Abstract

We study stochastic rate control for joint flow control and MAC design in multi-hop wireless networks with random access. Most existing studies along this avenue are based on deterministic convex optimization and the corresponding distributed algorithms developed therein involve deterministic feedback control. In a multi-hop wireless network, however, the feedback signal is obtained using error-prone measurement mechanisms and therefore noisy in nature. A fundamental open question is that under what conditions these algorithms would converge to the optimal solutions in the presence of noisy feedback signals, and this is the main subject of this paper. Specifically, we first formulate rate control in multi-hop random access networks as a network utility maximization problem where the link constraints are given in terms of the persistence probabilities.
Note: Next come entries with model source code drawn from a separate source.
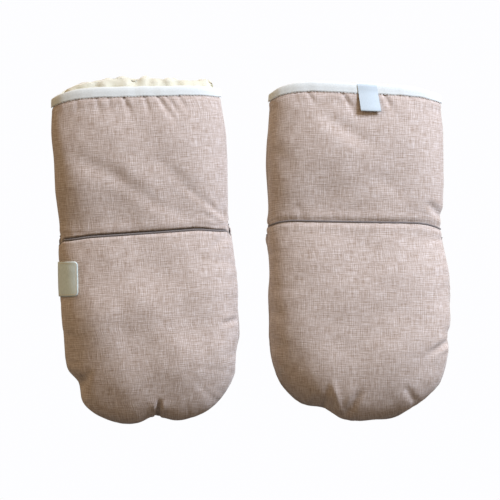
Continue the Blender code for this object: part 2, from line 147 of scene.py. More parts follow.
# Random gathers along a seam: (spacing, length, width, depth).
MOUTH_PUCKERS = (0.0070, 0.009, 0.0014, 0.0004)
CUFF_SEAM_PUCKERS = (0.0095, 0.010, 0.0018, 0.0005)
POUCH_SEAM_PUCKERS = (0.0105, 0.009, 0.0018, 0.0005)
SIDE_PUCKERS = (0.0105, 0.026, 0.0022, 0.0011)

# One gather's spacing, length and depth, as shares of the given ones, and its lean
SPACING_SHARES = (0.6, 1.5)
LENGTH_SHARES = (0.5, 1.4)
DEPTH_SHARES = (0.15, 1)
LEANS = (-0.35, 0.35)

# The stitches, the label's ray, the camera and the lights
STITCH_LENGTH = 0.0021
STITCH_PITCH = 0.0030
THREAD_RADIUS = 0.00022
THREAD_SIDES = 6
THREAD_PROFILE = ((-0.5, 0.35), (-0.42, 0.8), (-0.2, 1.0), (0.2, 1.0), (0.42, 0.8), (0.5, 0.35))
RAY_START = 0.02
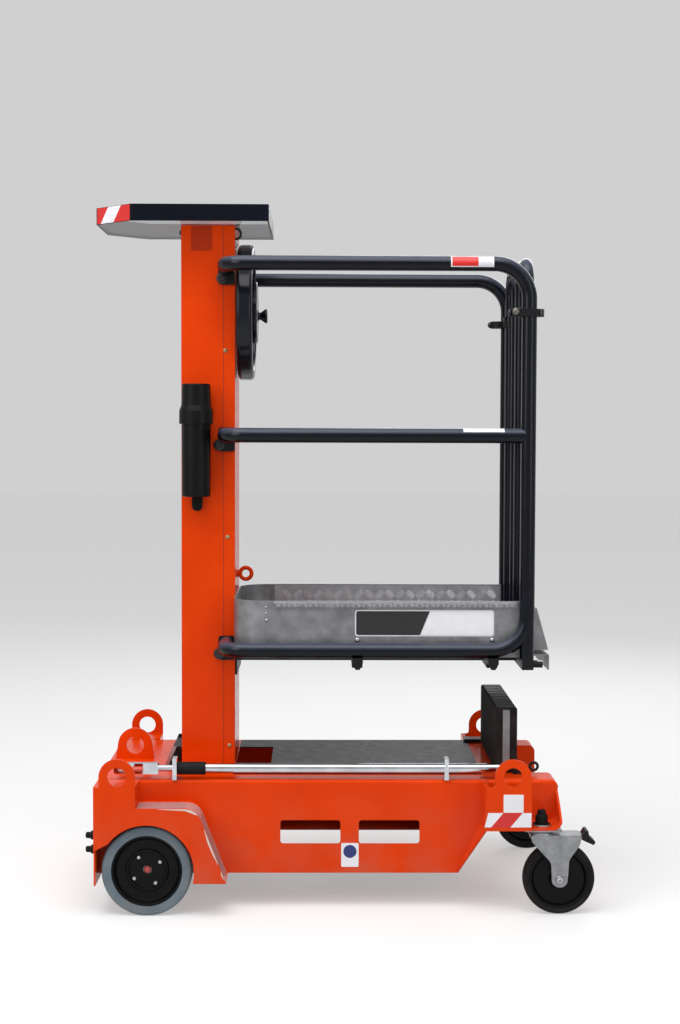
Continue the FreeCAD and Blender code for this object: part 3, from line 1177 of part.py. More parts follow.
def step_block():
    """Moulded step with grooves over its top and hinge knuckles at its foot."""
    x0, x1 = STEP_X
    z0, z1 = STEP_Z
    rows = [(x0, z0, STEP_ROUND), (x0, z1, STEP_ROUND), (x1, z1, STEP_ROUND), (x1, z0, STEP_ROUND)]
    body = side_plate(rows, -STEP_HALF_W, STEP_HALF_W)
    depth = STEP_GROOVE_DEPTH
    groove_rows = [(x0 - depth, z0 + STEP_GROOVE_FOOT, 0), (x0 - depth, z1 + depth, 0),
                   (x1 - depth, z1 + depth, 0), (x1 - depth, z1 - depth, 0),
                   (x0 + depth, z1 - depth, STEP_ROUND), (x0 + depth, z0 + STEP_GROOVE_FOOT, 0)]
    pitch = 2 * STEP_HALF_W / (STEP_GROOVES + 2)
    for index in range(STEP_GROOVES):
        middle = -STEP_HALF_W + (index + 1.5) * pitch
        low = middle - STEP_GROOVE_W / 2
        body = body.cut(side_plate(groove_rows, low, low + STEP_GROOVE_W))
    pieces = [body]
    for name, s in SIDES:
        low = s * STEP_KNUCKLE_Y - STEP_KNUCKLE_L / 2
        pieces.append(rod(at(STEP_AXIS_X, low, STEP_AXIS_Z), at(0, 1, 0), 2 * STEP_KNUCKLE_R,
                          STEP_KNUCKLE_L))
        pieces.append(block(x1 - STEP_KNUCKLE_R, STEP_AXIS_X, low, low + STEP_KNUCKLE_L,
                            STEP_AXIS_Z - STEP_KNUCKLE_R, STEP_AXIS_Z + STEP_KNUCKLE_R))
    return fuse_all(pieces).cut(rod(at(STEP_AXIS_X, -STEP_HALF_W, STEP_AXIS_Z), at(0, 1, 0),
                                    STEP_PIN_D + 2 * PIN_GAP, 2 * STEP_HALF_W))


def step_trim():
    """Aluminium strips on the two ends of the step."""
    width, sheet = STEP_TRIM
    low, high = STEP_TRIM_ENDS
    middle = (STEP_X[0] + STEP_X[1]) / 2
    solids = []
    for name, s in SIDES:
        solids.append(block(middle - width / 2, middle + width / 2, s * STEP_HALF_W,
                            s * (STEP_HALF_W + sheet), STEP_Z[0] + low, STEP_Z[1] - high))
    return Part.makeCompound(solids)


def step_bracket():
    """Hinge pin with its ears on the shelf, the plate before it, the ring and the corner plate."""
    ear_in = STEP_HALF_W + STEP_TRIM[1] + EAR_GAP
    ear_out = ear_in + EAR_SHEET
    ear_top = STEP_AXIS_Z + EAR_TOP
    rear_w, front_w = EAR_FOOT
    rows = [(STEP_AXIS_X - rear_w, TUB_TOP_Z, 0), (STEP_AXIS_X - EAR_TOP, ear_top, 6.0),
            (STEP_AXIS_X + EAR_TOP, ear_top, 6.0), (STEP_AXIS_X + front_w, TUB_TOP_Z, 0)]
    shapes = [side_plate(rows, ear_in, ear_out, s) for name, s in SIDES]
    shapes.append(rod(at(STEP_AXIS_X, -ear_out, STEP_AXIS_Z), at(0, 1, 0), STEP_PIN_D, 2 * ear_out))
    ring_y = -ear_in - EAR_SHEET / 2
    shapes.append(Part.makeTorus(RING_R, RING_WIRE_R, at(RING_X, ring_y, RING_Z), at(0, 1, 0)))
    shapes.append(rod(at(STEP_AXIS_X, ring_y, STEP_AXIS_Z + EAR_TOP / 4), at(1, 0, 0), 2 * RING_WIRE_R,
                      RING_X - RING_R - STEP_AXIS_X))
    x0, x1, y0, y1, height = CORNER_PLATE
    corner = block(x0, x1, y0, y1, TUB_TOP_Z + DECK_SHEET, TUB_TOP_Z + DECK_SHEET + height)
    return Part.makeCompound([fuse_all(shapes), corner])


def pole_tube():
    x0, x1 = POLE_X
    return rod(at(x0, -POLE_Y, POLE_Z), at(1, 0, 0), POLE_D, x1 - x0)


def pole_grip():
    profile = [(0, 0, 0), (0, GRIP_D / 2, 3.0), (POLE_X[0] - GRIP_X, GRIP_D / 2, 3.0),
               (POLE_X[0] - GRIP_X, 0, 0)]
    return turned(profile, at(GRIP_X, -POLE_Y, POLE_Z), at(1, 0, 0))


def pole_fork():
    """Slotted end piece of the pole."""
    stem_d, stem_l = FORK_STEM
    root = GRIP_X - stem_l
    half = FORK_H / 2
    low_y = -POLE_Y - FORK_W / 2
    rows = [(FORK_END_X, POLE_Z - half, half / 2), (FORK_END_X, POLE_Z + half, half / 2),
            (root, POLE_Z + half, half / 3), (root, POLE_Z - half, half / 3)]
    body = side_plate(rows, low_y, low_y + FORK_W)
    x0, x1 = FORK_SLOT_X
    slot = block(x0, x1, low_y, low_y + FORK_W, POLE_Z - FORK_SLOT_H / 2, POLE_Z + FORK_SLOT_H / 2)
    pin_d, pin_in = FORK_PIN
    hole = rod(at(FORK_END_X + pin_in, low_y, POLE_Z), at(0, 1, 0), pin_d, FORK_W)
    stem = rod(at(root, -POLE_Y, POLE_Z), at(1, 0, 0), stem_d, stem_l)
    return fuse_all([stem, body]).cut(slot).cut(hole)


def pole_clips():
    """Plates on the tub's top that hold the pole."""
    solids = []
    stem_d = FORK_STEM[0]
    for x, grip_d in zip(CLIP_X, (stem_d, POLE_D)):
        low_y = -POLE_Y - CLIP_R
        plate = block(x, x + CLIP_W, low_y, low_y + 2 * CLIP_R, TUB_TOP_Z, POLE_Z + CLIP_TOP)
        solids.append(plate.cut(rod(at(x, -POLE_Y, POLE_Z), at(1, 0, 0), grip_d, CLIP_W)))
    return Part.makeCompound(solids)


def build():
    """Every sub-part by name."""
    parts = {
        "chassis_frame": chassis_frame(),
        "middle_lug": middle_lug(),
        "deck_cover": deck_cover(),
        "base_mast": base_mast(),
        "base_collar": base_collar(),
        "mast_foot": mast_foot(),
        "rear_axle": rear_axle(),
        "rear_buffers": rear_buffers(),
        "pole_tube": pole_tube(),
        "pole_grip": pole_grip(),
        "pole_fork": pole_fork(),
        "pole_clips": pole_clips(),
        "step_bracket": step_bracket(),
        "mid_mast": mid_mast(),
        "mid_collars": mid_collars(),
        "column_shell": column_shell(),
        "column_front": column_front(),
        "column_collar": column_collar(),
        "tray_floor": tray_floor(),
        "tray_rim": tray_rim(),
        "wheel_bearing": wheel_bearing(),
        "document_tube": document_tube(),
        "eye_bolt": eye_bolt(),
        "rail_fittings": rail_fittings(),
        "platform_frame": platform_frame(),
        "platform_floor": platform_floor(),
        "toe_boards": toe_boards(),
        "handwheel": handwheel(),
        "wheel_knob": wheel_knob(),
        "step_block": step_block(),
        "step_trim": step_trim(),
    }
    both_sides = [("wheel_cover", wheel_cover), ("castor_housing", castor_housing),
                  ("front_lug", front_lug), ("castor_mount", castor_mount), ("castor_cap", castor_cap),
                  ("rear_tyre", rear_tyre), ("rear_hub", rear_hub), ("castor_fork", castor_fork),
                  ("castor_brake", castor_brake), ("castor_tyre", castor_tyre),
                  ("castor_core", castor_core), ("guard_rail", guard_rail),
                  ("gate_frame", gate_frame), ("kick_plate", kick_plate)]
    for side_name, s in SIDES:
        for name, make in both_sides:
            parts[name + "_" + side_name] = make(s)
    return parts


os.makedirs("parts", exist_ok=True)
for node, shape in build().items():
    if not shape.isValid():
        print("not valid:", node)
    shape.exportStep("parts/" + node + ".step")
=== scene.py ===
"""Looks of a vertical mast lift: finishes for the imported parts, and the small things on them.

Everything is in metres in the part's own frame. Right is -Y, the side the camera sees.
"""
import json
import math

import bmesh
import bpy
from mathutils import Matrix, Vector


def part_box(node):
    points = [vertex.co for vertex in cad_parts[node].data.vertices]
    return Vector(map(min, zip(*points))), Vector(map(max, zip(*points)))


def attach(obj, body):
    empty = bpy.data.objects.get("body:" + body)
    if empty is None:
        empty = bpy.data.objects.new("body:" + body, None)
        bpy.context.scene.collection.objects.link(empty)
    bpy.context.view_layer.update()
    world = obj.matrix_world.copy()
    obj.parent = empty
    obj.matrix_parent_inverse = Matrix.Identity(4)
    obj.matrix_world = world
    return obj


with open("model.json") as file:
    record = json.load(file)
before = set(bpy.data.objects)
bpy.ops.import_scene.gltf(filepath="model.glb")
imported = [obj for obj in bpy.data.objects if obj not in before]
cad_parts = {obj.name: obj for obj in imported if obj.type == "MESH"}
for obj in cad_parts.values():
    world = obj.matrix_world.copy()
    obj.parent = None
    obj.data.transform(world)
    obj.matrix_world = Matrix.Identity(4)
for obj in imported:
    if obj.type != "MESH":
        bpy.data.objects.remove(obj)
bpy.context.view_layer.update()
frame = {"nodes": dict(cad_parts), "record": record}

NODES = frame["nodes"]
RIGHT = -1
LEFT = 1
SIDES = ((RIGHT, "right"), (LEFT, "left"))

# Camera of the photograph
CAMERA_PLACE = (-0.0528, -5.0506, 1.3491)
CAMERA_YAW = 0.0114
CAMERA_PITCH = -0.0492
CAMERA_ROLL = 0.0030
CAMERA_FOCAL_PX = 1700.05
FRAME_LONG_PX = 1024
SENSOR_MM = 36.0

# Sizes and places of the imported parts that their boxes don't give
RAIL_R = 0.021
RAIL_MID_Z = 1.329
TOE_Y = 0.26
TOE_T = 0.003
TUB_SIDE_Y = 0.312
TRAY_CHAMFER = 0.11
REAR_AXLE_X = -0.531
REAR_AXLE_Z = 0.125
TYRE_FACE_Y = 0.403
HUB_DISH = 0.016
HUB_CAP_Y = 0.381
CASTOR_AXLE_X = 0.6125
CASTOR_AXLE_Z = 0.100
CASTOR_Y = 0.370
CASTOR_LEG_Y = 0.031

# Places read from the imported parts
COLUMN_SIDE_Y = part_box("column_front")[1][1]
COLUMN_FRONT_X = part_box("column_front")[1][0]
COLUMN_REAR_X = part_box("column_shell")[0][0]
SEAM_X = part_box("column_front")[0][0]
RAIL_Y = -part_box("guard_rail_right")[0][1] - RAIL_R
RAIL_TOP_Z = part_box("guard_rail_right")[1][2] - RAIL_R
TOE_LOW, TOE_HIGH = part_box("toe_boards")
FLOOR_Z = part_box("platform_floor")[1][2]
PLATE_Y = -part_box("front_lug_right")[0][1]
TRAY_LOW, TRAY_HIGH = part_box("tray_rim")
STEP_LOW, STEP_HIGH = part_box("step_block")


# Mesh helpers

def frame_matrix(origin, normal, up=(0, 0, 1)):
    """Placement whose local Z is the normal and whose local Y leans towards up."""
    z = Vector(normal).normalized()
    y = Vector(up)
    if abs(z.dot(y.normalized())) > 0.99:
        y = Vector((1, 0, 0))
    x = y.cross(z).normalized()
    y = z.cross(x)
    matrix = Matrix((x, y, z)).transposed().to_4x4()
    matrix.translation = Vector(origin)
    return matrix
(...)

Using the Lagrangian dual decomposition method, we devise a distributed primal-dual algorithm for joint flow control and MAC design. Then, we focus on the convergence properties of this algorithm under noisy feedback information. We show that the proposed primal-dual algorithm converges (almost surely) to the optimal solutions only if the estimators of gradients are asymptotically unbiased. We also characterize the corresponding rate of convergence, and our findings reveal that in general the limit process of the interpolated process, corresponding to the normalized iterate sequence generated from the primal-dual algorithm, is a reflected linear diffusion process, not necessarily the Gaussian diffusion process.